GIVEN INFORMATION:
------
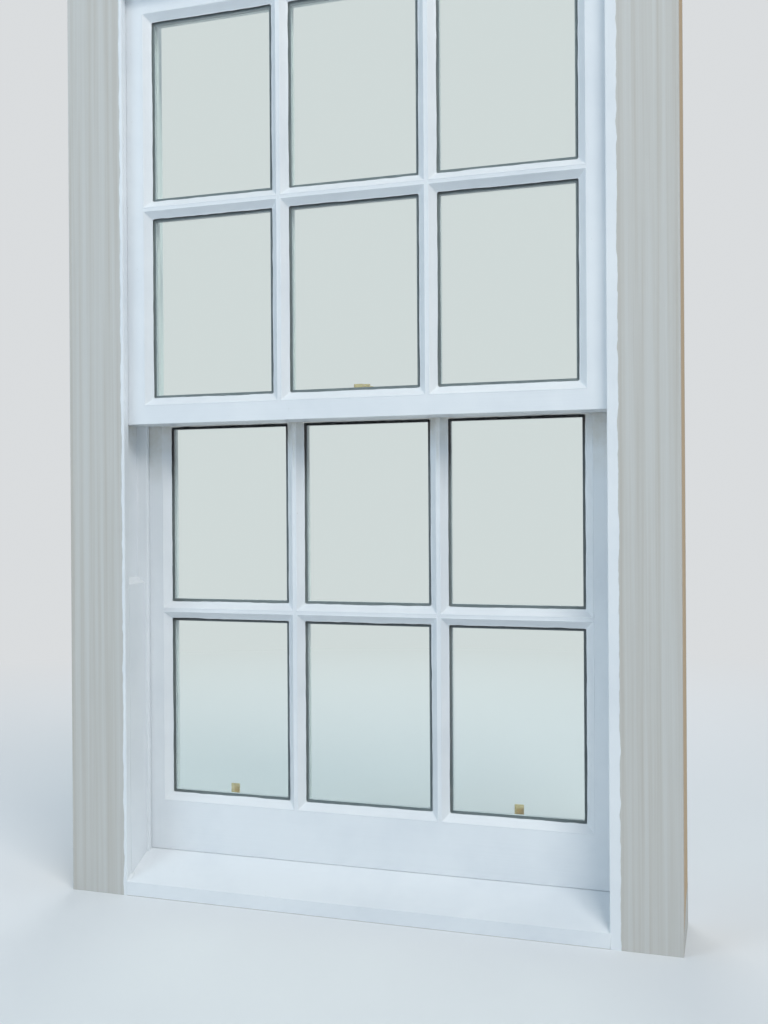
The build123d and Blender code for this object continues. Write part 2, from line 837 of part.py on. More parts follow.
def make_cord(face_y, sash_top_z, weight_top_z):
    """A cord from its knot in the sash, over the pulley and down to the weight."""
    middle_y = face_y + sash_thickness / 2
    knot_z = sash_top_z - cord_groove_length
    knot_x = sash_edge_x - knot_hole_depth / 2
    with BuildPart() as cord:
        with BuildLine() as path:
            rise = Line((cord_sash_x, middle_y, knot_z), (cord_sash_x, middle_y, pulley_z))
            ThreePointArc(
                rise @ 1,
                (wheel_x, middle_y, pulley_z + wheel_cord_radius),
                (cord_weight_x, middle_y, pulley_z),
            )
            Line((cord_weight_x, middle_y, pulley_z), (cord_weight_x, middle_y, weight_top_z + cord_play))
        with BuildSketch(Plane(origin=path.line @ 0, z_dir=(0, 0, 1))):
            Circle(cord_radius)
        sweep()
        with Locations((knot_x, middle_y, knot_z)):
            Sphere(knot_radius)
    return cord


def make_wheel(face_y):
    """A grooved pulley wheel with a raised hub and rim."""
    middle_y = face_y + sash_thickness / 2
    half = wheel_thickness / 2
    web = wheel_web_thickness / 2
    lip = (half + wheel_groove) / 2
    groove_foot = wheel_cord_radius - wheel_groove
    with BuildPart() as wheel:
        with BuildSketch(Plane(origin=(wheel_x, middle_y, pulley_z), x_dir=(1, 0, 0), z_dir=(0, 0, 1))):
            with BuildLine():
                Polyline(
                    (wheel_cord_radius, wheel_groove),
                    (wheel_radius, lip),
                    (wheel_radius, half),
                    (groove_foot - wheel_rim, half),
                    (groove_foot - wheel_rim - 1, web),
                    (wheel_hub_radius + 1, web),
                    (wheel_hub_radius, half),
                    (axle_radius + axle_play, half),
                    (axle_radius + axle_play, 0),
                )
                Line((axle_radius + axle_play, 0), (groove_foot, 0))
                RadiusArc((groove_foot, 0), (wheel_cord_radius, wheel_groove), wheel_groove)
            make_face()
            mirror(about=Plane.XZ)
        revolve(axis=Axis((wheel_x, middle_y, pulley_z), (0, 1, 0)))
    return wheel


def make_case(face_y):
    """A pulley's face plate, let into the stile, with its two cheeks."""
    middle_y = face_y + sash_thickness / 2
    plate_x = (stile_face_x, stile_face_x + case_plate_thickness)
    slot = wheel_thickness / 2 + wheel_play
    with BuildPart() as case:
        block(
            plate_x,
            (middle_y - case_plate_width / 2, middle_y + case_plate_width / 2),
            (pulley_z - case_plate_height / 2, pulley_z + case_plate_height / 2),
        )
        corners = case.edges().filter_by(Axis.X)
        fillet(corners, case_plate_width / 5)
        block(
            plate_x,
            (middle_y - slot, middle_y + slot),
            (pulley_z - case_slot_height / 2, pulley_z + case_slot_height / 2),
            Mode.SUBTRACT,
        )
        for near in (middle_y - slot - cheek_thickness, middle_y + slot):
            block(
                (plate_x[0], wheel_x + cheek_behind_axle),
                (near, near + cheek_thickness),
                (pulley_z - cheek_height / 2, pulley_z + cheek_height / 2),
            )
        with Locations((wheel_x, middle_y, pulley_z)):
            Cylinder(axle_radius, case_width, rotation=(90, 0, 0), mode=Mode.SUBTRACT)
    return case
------
EXERCISE REQUIREMENTS:
Reproduce all the data word for word.

CORRECT RESULT:
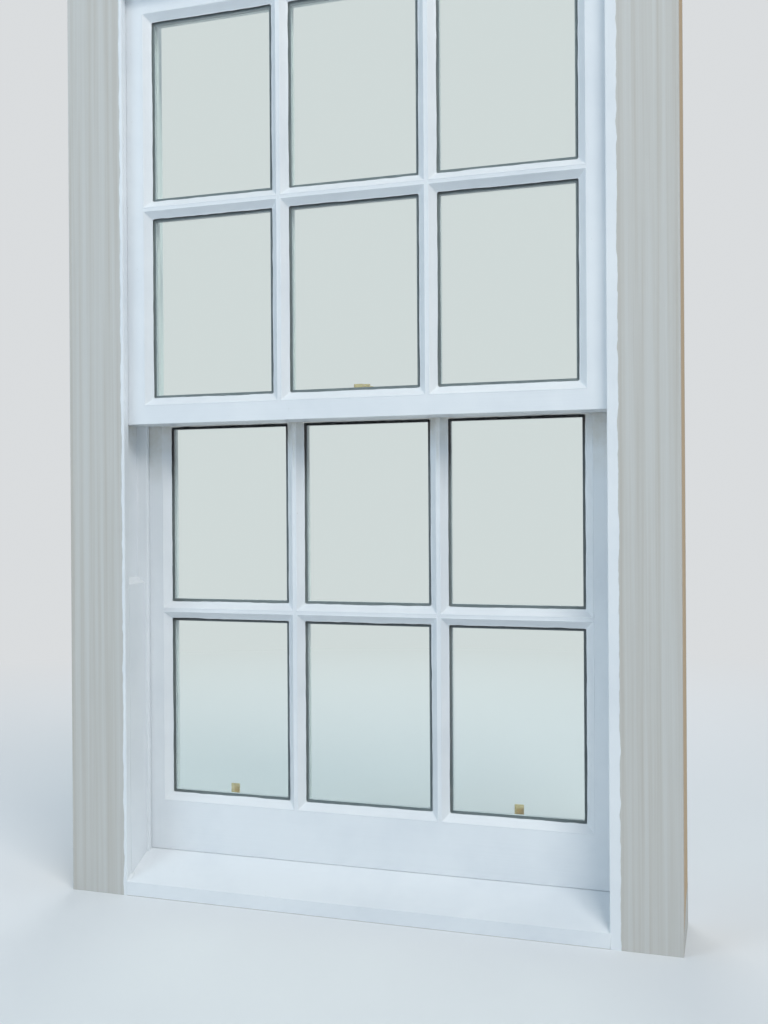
The build123d and Blender code for this object continues. Write part 2, from line 837 of part.py on. More parts follow.
def make_cord(face_y, sash_top_z, weight_top_z):
    """A cord from its knot in the sash, over the pulley and down to the weight."""
    middle_y = face_y + sash_thickness / 2
    knot_z = sash_top_z - cord_groove_length
    knot_x = sash_edge_x - knot_hole_depth / 2
    with BuildPart() as cord:
        with BuildLine() as path:
            rise = Line((cord_sash_x, middle_y, knot_z), (cord_sash_x, middle_y, pulley_z))
            ThreePointArc(
                rise @ 1,
                (wheel_x, middle_y, pulley_z + wheel_cord_radius),
                (cord_weight_x, middle_y, pulley_z),
            )
            Line((cord_weight_x, middle_y, pulley_z), (cord_weight_x, middle_y, weight_top_z + cord_play))
        with BuildSketch(Plane(origin=path.line @ 0, z_dir=(0, 0, 1))):
            Circle(cord_radius)
        sweep()
        with Locations((knot_x, middle_y, knot_z)):
            Sphere(knot_radius)
    return cord


def make_wheel(face_y):
    """A grooved pulley wheel with a raised hub and rim."""
    middle_y = face_y + sash_thickness / 2
    half = wheel_thickness / 2
    web = wheel_web_thickness / 2
    lip = (half + wheel_groove) / 2
    groove_foot = wheel_cord_radius - wheel_groove
    with BuildPart() as wheel:
        with BuildSketch(Plane(origin=(wheel_x, middle_y, pulley_z), x_dir=(1, 0, 0), z_dir=(0, 0, 1))):
            with BuildLine():
                Polyline(
                    (wheel_cord_radius, wheel_groove),
                    (wheel_radius, lip),
                    (wheel_radius, half),
                    (groove_foot - wheel_rim, half),
                    (groove_foot - wheel_rim - 1, web),
                    (wheel_hub_radius + 1, web),
                    (wheel_hub_radius, half),
                    (axle_radius + axle_play, half),
                    (axle_radius + axle_play, 0),
                )
                Line((axle_radius + axle_play, 0), (groove_foot, 0))
                RadiusArc((groove_foot, 0), (wheel_cord_radius, wheel_groove), wheel_groove)
            make_face()
            mirror(about=Plane.XZ)
        revolve(axis=Axis((wheel_x, middle_y, pulley_z), (0, 1, 0)))
    return wheel


def make_case(face_y):
    """A pulley's face plate, let into the stile, with its two cheeks."""
    middle_y = face_y + sash_thickness / 2
    plate_x = (stile_face_x, stile_face_x + case_plate_thickness)
    slot = wheel_thickness / 2 + wheel_play
    with BuildPart() as case:
        block(
            plate_x,
            (middle_y - case_plate_width / 2, middle_y + case_plate_width / 2),
            (pulley_z - case_plate_height / 2, pulley_z + case_plate_height / 2),
        )
        corners = case.edges().filter_by(Axis.X)
        fillet(corners, case_plate_width / 5)
        block(
            plate_x,
            (middle_y - slot, middle_y + slot),
            (pulley_z - case_slot_height / 2, pulley_z + case_slot_height / 2),
            Mode.SUBTRACT,
        )
        for near in (middle_y - slot - cheek_thickness, middle_y + slot):
            block(
                (plate_x[0], wheel_x + cheek_behind_axle),
                (near, near + cheek_thickness),
                (pulley_z - cheek_height / 2, pulley_z + cheek_height / 2),
            )
        with Locations((wheel_x, middle_y, pulley_z)):
            Cylinder(axle_radius, case_width, rotation=(90, 0, 0), mode=Mode.SUBTRACT)
    return case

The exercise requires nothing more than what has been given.